Scripts that build objects

+--

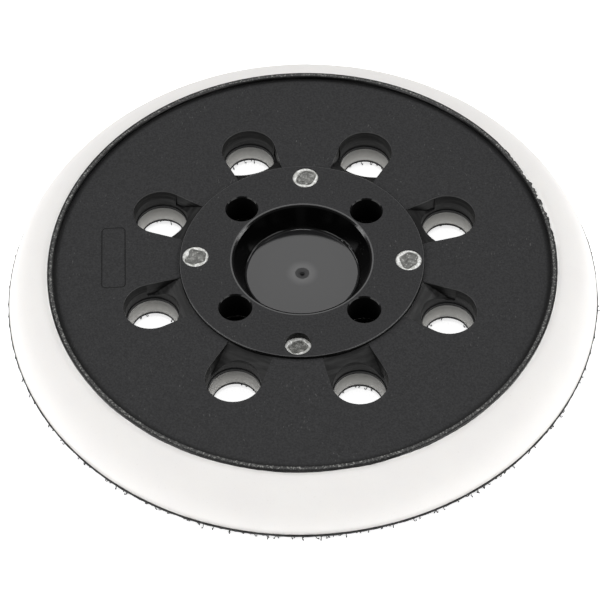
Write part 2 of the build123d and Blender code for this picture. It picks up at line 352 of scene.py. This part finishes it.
    # cored walls carry fine drag lines round them from leaving the mould, and a paler upper edge
    ramp = coated(tree, rgba("#1C1C1C"), (on["drag"], rgba("#343434")))
    wall = coated(
        tree,
        rgba("#040404"),
        (product(tree, on["drag"], on["outside_hub"]), rgba("#1F1F1F")),
        (product(tree, on["slope"], on["outside_hub"]), ramp),
        (product(tree, on["over_lip"], on["up_to_plate"], on["outside_hub"], 0.7), rgba("#5A5A5A")),
    )
    base = coated(
        tree,
        rgba("#222223"),
        (on["grain"], rgba("#363637")),
        (product(tree, noises["blotch"], 0.4), rgba(colours.plate)),
        (on["side"], wall),
        # the panel's outline is cut into the face, and the corner inside the rim is smooth and dark
        (product(tree, outer_face, on["under_plate"], 0.7), rgba("#080808")),
        (product(tree, outer_face, on["by_rim"], on["up_to_plate"], 0.8), rgba("#080808")),
        # the recess's floor, with the pale smear and the dark pit left by the mould's gate
        (floor, rgba(colours.recess)),
        (product(tree, floor, on["gate_halo"], 0.5), rgba("#5C5C5C")),
        (on["gate"], rgba("#141414")),
        # raised edges are rubbed paler: the hub's rim and the mouth of the recess
        (product(tree, on["at_hub_face"], on["past_hub_edge"], on["in_hub_edge"], 0.5), rgba("#7A7A7A")),
        (product(tree, mouth, 0.5), rgba("#7A7A7A")),
        (product(tree, on["fibre"], on["fibre_zone"], grained, 0.3), rgba("#8A8A88")),
        # the rim's lip is dark, with a paler crest that is chipped nearly white
        (product(tree, rim_lip, 0.85), rgba("#121212")),
        (crest, rgba("#434343")),
        (product(tree, on["chip"], rim_lip, chips), rgba("#B4B4B0")),
    )
    roughness = coated(
        tree,
        0.5,
        (grained, 0.62),
        (bowl, 0.11),
        (product(tree, on["at_bevels"], on["bevel"]), 0.16),
        (on["gate"], 0.55),
        data_type="FLOAT",
    )
    coarseness = add_node(tree, "ShaderNodeMath", {0: grained, 1: 0.9, 2: 0.1}, operation="MULTIPLY_ADD")
    close_material(
        tree,
        {"Base Color": base, "Roughness": roughness, "IOR": 1.5, "Specular IOR Level": 0.25},
        height=product(tree, noises["grain"], coarseness),
        strength=0.35,
        depth=0.05 * MM,
    )
    return material


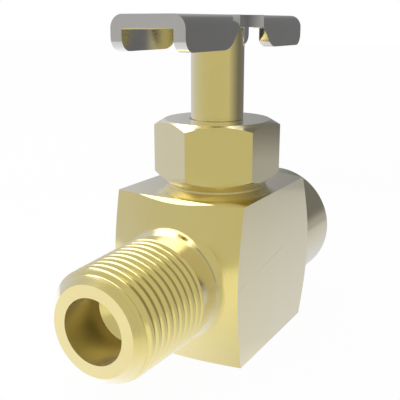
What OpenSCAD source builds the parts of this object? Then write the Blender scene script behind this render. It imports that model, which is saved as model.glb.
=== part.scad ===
// Bar-stock shut-off valve: male pipe thread in, female pipe thread out, screwed bonnet, stamped T-handle.
// Millimetres, +Z up along the stem. X follows the ports: male inlet at -X, female outlet at +X.
// The origin is where the stem's axis meets the block's flat base. The valve is drawn shut.

/* [Block] */
// Width of the square bar across the ports
body_w = 22.7; // [22.2:0.1:26]
// Height of the block, from its base to the flat top
body_h = 26; // [25.4:0.1:30]
// Height of the port axis above the base
port_h = 12.6; // [11:0.1:14]
// From the stem axis to the crown of the turned front face
front_crown = 17.2; // [16.6:0.1:19]
// Slope of the turned front face, in degrees
front_slope = 15; // [10:1:20]
// From the stem axis to the crown of the turned back face
back_crown = 21; // [20:0.1:23]
// Slope of the turned back face, in degrees
back_slope = 30; // [24:1:34]
// How far down the front face the break on its top edge reaches
edge_break = 0.6; // [0.2:0.05:1.2]

/* [Male inlet] */
// From the stem axis to the inlet's end face
inlet_reach = 34.3; // [33:0.1:40]
// Diameter of the shank at the root of its pipe thread
inlet_root_d = 14.8; // [14.2:0.1:15.4]
// Diameter of the flat ring on the inlet's end, inside its 45 degree chamfer
inlet_face_d = 13.3; // [12:0.1:14]
// Length of the threaded stretch, with its end chamfer
inlet_thread_l = 14.8; // [12:0.1:15]
// Diameter of the plain neck behind the thread
neck_d = 17.1; // [16:0.1:17.6]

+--

## Problem requirements
Each entry above is to be set down again in exactly the same words.

## Expected answer
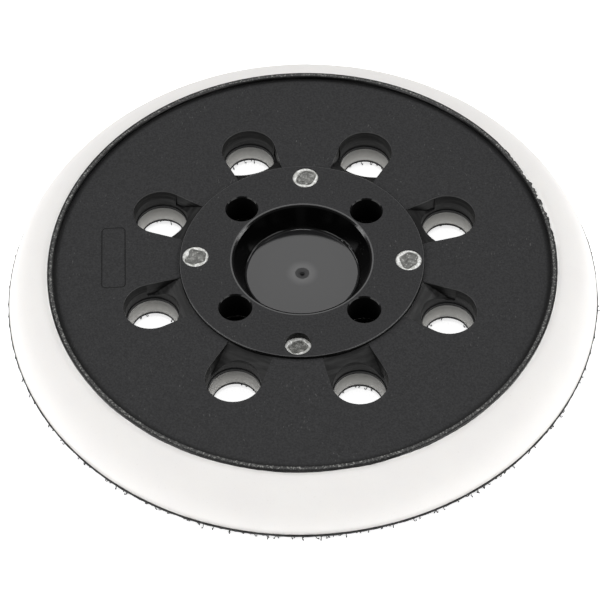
Write part 2 of the build123d and Blender code for this picture. It picks up at line 352 of scene.py. This part finishes it.
    # cored walls carry fine drag lines round them from leaving the mould, and a paler upper edge
    ramp = coated(tree, rgba("#1C1C1C"), (on["drag"], rgba("#343434")))
    wall = coated(
        tree,
        rgba("#040404"),
        (product(tree, on["drag"], on["outside_hub"]), rgba("#1F1F1F")),
        (product(tree, on["slope"], on["outside_hub"]), ramp),
        (product(tree, on["over_lip"], on["up_to_plate"], on["outside_hub"], 0.7), rgba("#5A5A5A")),
    )
    base = coated(
        tree,
        rgba("#222223"),
        (on["grain"], rgba("#363637")),
        (product(tree, noises["blotch"], 0.4), rgba(colours.plate)),
        (on["side"], wall),
        # the panel's outline is cut into the face, and the corner inside the rim is smooth and dark
        (product(tree, outer_face, on["under_plate"], 0.7), rgba("#080808")),
        (product(tree, outer_face, on["by_rim"], on["up_to_plate"], 0.8), rgba("#080808")),
        # the recess's floor, with the pale smear and the dark pit left by the mould's gate
        (floor, rgba(colours.recess)),
        (product(tree, floor, on["gate_halo"], 0.5), rgba("#5C5C5C")),
        (on["gate"], rgba("#141414")),
        # raised edges are rubbed paler: the hub's rim and the mouth of the recess
        (product(tree, on["at_hub_face"], on["past_hub_edge"], on["in_hub_edge"], 0.5), rgba("#7A7A7A")),
        (product(tree, mouth, 0.5), rgba("#7A7A7A")),
        (product(tree, on["fibre"], on["fibre_zone"], grained, 0.3), rgba("#8A8A88")),
        # the rim's lip is dark, with a paler crest that is chipped nearly white
        (product(tree, rim_lip, 0.85), rgba("#121212")),
        (crest, rgba("#434343")),
        (product(tree, on["chip"], rim_lip, chips), rgba("#B4B4B0")),
    )
    roughness = coated(
        tree,
        0.5,
        (grained, 0.62),
        (bowl, 0.11),
        (product(tree, on["at_bevels"], on["bevel"]), 0.16),
        (on["gate"], 0.55),
        data_type="FLOAT",
    )
    coarseness = add_node(tree, "ShaderNodeMath", {0: grained, 1: 0.9, 2: 0.1}, operation="MULTIPLY_ADD")
    close_material(
        tree,
        {"Base Color": base, "Roughness": roughness, "IOR": 1.5, "Specular IOR Level": 0.25},
        height=product(tree, noises["grain"], coarseness),
        strength=0.35,
        depth=0.05 * MM,
    )
    return material


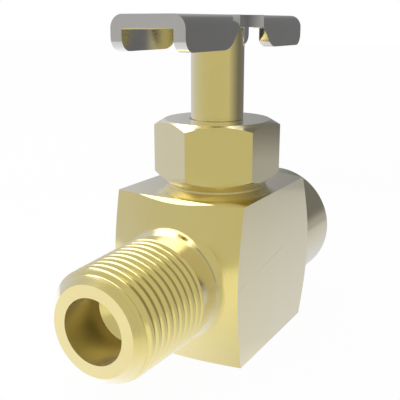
What OpenSCAD source builds the parts of this object? Then write the Blender scene script behind this render. It imports that model, which is saved as model.glb.
=== part.scad ===
// Bar-stock shut-off valve: male pipe thread in, female pipe thread out, screwed bonnet, stamped T-handle.
// Millimetres, +Z up along the stem. X follows the ports: male inlet at -X, female outlet at +X.
// The origin is where the stem's axis meets the block's flat base. The valve is drawn shut.

/* [Block] */
// Width of the square bar across the ports
body_w = 22.7; // [22.2:0.1:26]
// Height of the block, from its base to the flat top
body_h = 26; // [25.4:0.1:30]
// Height of the port axis above the base
port_h = 12.6; // [11:0.1:14]
// From the stem axis to the crown of the turned front face
front_crown = 17.2; // [16.6:0.1:19]
// Slope of the turned front face, in degrees
front_slope = 15; // [10:1:20]
// From the stem axis to the crown of the turned back face
back_crown = 21; // [20:0.1:23]
// Slope of the turned back face, in degrees
back_slope = 30; // [24:1:34]
// How far down the front face the break on its top edge reaches
edge_break = 0.6; // [0.2:0.05:1.2]

/* [Male inlet] */
// From the stem axis to the inlet's end face
inlet_reach = 34.3; // [33:0.1:40]
// Diameter of the shank at the root of its pipe thread
inlet_root_d = 14.8; // [14.2:0.1:15.4]
// Diameter of the flat ring on the inlet's end, inside its 45 degree chamfer
inlet_face_d = 13.3; // [12:0.1:14]
// Length of the threaded stretch, with its end chamfer
inlet_thread_l = 14.8; // [12:0.1:15]
// Diameter of the plain neck behind the thread
neck_d = 17.1; // [16:0.1:17.6]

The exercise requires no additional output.